Starting at the line containing "for thing in", please quote every line up to and including the line containing "before = set(bpy.data.objects)", exactly, and nothing beyond.

### [SUPPLIED RECORDS]

'''

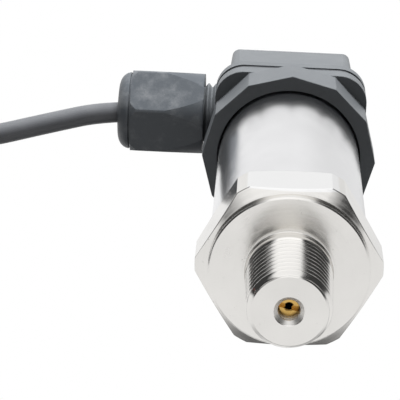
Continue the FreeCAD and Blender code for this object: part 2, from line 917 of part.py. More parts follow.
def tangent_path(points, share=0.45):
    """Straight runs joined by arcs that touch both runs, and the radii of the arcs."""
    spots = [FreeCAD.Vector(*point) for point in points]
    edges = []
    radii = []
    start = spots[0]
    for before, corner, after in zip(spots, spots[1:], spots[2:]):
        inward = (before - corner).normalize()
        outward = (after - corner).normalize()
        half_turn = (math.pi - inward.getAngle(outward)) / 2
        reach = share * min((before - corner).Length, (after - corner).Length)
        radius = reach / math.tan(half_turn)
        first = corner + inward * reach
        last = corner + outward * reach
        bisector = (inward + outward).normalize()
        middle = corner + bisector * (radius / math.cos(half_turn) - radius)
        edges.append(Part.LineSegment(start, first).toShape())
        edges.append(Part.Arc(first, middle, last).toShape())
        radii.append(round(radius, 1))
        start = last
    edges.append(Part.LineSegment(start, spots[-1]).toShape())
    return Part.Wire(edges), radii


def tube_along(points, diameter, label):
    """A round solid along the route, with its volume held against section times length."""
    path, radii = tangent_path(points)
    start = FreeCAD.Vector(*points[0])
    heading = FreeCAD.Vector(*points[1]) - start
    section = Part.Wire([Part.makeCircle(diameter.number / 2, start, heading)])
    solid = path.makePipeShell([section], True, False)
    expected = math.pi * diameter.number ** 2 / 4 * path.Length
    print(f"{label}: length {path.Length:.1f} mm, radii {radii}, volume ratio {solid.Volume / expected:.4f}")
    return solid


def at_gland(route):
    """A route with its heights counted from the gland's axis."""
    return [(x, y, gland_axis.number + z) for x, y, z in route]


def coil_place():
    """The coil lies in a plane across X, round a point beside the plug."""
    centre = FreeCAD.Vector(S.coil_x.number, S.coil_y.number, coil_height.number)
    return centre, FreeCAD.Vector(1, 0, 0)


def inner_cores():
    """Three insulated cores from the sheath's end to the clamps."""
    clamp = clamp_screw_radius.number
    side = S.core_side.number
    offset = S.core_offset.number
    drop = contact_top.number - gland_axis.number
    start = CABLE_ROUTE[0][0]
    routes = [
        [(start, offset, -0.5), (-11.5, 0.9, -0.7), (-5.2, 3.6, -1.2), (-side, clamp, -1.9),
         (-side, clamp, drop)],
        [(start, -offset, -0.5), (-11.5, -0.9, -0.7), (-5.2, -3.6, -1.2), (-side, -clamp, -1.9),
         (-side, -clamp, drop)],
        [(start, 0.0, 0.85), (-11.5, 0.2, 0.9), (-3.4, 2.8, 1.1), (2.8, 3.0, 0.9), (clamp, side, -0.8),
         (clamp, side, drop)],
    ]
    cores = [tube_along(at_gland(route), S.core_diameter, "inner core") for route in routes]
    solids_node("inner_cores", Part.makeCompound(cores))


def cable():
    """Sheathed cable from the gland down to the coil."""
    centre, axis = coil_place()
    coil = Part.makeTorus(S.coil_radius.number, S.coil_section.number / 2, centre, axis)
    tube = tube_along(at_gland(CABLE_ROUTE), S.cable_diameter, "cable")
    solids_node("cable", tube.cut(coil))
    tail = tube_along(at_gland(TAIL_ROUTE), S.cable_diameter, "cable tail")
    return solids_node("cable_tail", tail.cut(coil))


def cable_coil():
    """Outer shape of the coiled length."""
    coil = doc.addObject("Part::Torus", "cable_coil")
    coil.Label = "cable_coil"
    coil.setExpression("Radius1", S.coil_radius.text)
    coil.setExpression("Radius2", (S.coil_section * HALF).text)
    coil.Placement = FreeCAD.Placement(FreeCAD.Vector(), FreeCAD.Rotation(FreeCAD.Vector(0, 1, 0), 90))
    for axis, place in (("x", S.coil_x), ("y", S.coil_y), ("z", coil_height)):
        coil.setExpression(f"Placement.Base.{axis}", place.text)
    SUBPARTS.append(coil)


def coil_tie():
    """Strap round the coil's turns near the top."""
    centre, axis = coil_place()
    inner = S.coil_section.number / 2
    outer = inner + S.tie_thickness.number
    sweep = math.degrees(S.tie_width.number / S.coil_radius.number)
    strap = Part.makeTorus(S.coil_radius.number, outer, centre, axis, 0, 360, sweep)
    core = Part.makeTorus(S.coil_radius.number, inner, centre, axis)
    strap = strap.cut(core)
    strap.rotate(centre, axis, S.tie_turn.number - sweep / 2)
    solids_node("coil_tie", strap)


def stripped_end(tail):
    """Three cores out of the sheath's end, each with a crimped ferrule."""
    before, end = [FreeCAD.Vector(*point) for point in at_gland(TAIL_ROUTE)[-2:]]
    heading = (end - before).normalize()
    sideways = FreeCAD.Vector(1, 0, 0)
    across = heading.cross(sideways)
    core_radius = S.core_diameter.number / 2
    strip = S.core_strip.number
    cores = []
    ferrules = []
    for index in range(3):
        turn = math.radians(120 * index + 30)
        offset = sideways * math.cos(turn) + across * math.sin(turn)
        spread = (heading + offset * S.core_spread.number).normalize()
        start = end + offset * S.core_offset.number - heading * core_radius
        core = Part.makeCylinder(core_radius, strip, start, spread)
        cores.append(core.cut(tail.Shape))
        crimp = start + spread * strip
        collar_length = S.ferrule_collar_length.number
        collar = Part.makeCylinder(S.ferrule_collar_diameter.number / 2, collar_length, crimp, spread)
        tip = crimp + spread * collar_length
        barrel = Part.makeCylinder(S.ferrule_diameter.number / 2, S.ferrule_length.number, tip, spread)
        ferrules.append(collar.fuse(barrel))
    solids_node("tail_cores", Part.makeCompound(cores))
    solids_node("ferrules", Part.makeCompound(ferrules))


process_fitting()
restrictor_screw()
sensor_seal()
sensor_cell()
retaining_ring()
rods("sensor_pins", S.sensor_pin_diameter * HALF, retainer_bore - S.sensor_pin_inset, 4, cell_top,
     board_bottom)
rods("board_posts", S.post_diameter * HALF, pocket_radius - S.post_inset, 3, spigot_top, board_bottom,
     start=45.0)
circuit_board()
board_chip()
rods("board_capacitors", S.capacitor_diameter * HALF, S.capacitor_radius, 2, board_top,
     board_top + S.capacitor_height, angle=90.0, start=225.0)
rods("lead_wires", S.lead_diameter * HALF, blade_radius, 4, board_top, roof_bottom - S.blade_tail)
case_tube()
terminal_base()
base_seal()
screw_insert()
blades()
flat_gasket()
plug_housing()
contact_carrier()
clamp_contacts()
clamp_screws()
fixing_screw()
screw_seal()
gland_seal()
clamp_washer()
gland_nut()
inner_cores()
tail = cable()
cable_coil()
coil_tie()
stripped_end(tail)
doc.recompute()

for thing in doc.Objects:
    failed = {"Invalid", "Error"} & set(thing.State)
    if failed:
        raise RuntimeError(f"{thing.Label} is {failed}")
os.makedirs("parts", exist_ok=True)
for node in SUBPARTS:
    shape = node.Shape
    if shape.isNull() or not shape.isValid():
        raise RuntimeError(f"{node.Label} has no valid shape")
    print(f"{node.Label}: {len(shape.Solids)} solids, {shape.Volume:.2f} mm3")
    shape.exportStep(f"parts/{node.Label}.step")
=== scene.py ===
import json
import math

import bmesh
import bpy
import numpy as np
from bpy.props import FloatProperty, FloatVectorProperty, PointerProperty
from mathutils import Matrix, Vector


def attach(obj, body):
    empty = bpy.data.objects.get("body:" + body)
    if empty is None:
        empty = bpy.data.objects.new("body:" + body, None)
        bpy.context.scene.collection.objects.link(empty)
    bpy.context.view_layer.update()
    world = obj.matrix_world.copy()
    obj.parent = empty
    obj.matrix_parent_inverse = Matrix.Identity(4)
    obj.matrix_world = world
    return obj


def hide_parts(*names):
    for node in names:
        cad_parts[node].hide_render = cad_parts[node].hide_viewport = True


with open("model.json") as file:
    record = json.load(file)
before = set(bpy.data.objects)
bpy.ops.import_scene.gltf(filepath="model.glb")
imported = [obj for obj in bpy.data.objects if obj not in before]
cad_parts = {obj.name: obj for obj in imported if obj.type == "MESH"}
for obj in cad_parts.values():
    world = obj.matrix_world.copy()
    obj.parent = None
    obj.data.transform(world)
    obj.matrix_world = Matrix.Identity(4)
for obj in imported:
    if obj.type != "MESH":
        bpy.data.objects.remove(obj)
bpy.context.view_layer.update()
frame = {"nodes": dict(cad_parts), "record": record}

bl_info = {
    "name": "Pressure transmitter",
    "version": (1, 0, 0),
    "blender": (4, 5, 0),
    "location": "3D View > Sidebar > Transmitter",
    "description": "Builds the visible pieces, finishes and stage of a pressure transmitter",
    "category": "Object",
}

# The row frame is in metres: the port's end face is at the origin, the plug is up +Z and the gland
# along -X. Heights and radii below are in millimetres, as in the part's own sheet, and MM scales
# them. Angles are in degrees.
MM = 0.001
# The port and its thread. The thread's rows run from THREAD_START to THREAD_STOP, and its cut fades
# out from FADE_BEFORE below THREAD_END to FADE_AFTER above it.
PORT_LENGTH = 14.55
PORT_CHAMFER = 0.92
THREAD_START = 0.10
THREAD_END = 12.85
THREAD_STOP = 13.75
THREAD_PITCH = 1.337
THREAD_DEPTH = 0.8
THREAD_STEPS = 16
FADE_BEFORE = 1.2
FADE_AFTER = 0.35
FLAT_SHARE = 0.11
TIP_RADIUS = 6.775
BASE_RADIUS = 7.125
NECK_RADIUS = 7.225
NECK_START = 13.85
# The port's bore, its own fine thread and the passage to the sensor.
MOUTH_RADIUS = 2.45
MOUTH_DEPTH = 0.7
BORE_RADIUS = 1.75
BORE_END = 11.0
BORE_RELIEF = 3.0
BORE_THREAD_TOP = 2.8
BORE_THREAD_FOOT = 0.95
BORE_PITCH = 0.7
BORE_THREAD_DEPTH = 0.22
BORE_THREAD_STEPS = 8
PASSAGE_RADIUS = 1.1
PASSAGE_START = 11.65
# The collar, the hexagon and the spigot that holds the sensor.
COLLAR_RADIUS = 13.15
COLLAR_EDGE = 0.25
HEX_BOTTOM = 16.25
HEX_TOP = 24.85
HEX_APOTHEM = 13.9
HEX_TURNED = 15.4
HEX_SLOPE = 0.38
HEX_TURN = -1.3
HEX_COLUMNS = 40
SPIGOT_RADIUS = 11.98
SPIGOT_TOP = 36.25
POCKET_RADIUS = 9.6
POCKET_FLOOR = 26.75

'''
'''

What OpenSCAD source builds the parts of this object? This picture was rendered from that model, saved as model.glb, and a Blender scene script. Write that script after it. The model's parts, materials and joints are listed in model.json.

'''

### [RESULT OF THE TASK]
for thing in doc.Objects:
    failed = {"Invalid", "Error"} & set(thing.State)
    if failed:
        raise RuntimeError(f"{thing.Label} is {failed}")
os.makedirs("parts", exist_ok=True)
for node in SUBPARTS:
    shape = node.Shape
    if shape.isNull() or not shape.isValid():
        raise RuntimeError(f"{node.Label} has no valid shape")
    print(f"{node.Label}: {len(shape.Solids)} solids, {shape.Volume:.2f} mm3")
    shape.exportStep(f"parts/{node.Label}.step")
=== scene.py ===
import json
import math

import bmesh
import bpy
import numpy as np
from bpy.props import FloatProperty, FloatVectorProperty, PointerProperty
from mathutils import Matrix, Vector


def attach(obj, body):
    empty = bpy.data.objects.get("body:" + body)
    if empty is None:
        empty = bpy.data.objects.new("body:" + body, None)
        bpy.context.scene.collection.objects.link(empty)
    bpy.context.view_layer.update()
    world = obj.matrix_world.copy()
    obj.parent = empty
    obj.matrix_parent_inverse = Matrix.Identity(4)
    obj.matrix_world = world
    return obj


def hide_parts(*names):
    for node in names:
        cad_parts[node].hide_render = cad_parts[node].hide_viewport = True


with open("model.json") as file:
    record = json.load(file)
before = set(bpy.data.objects)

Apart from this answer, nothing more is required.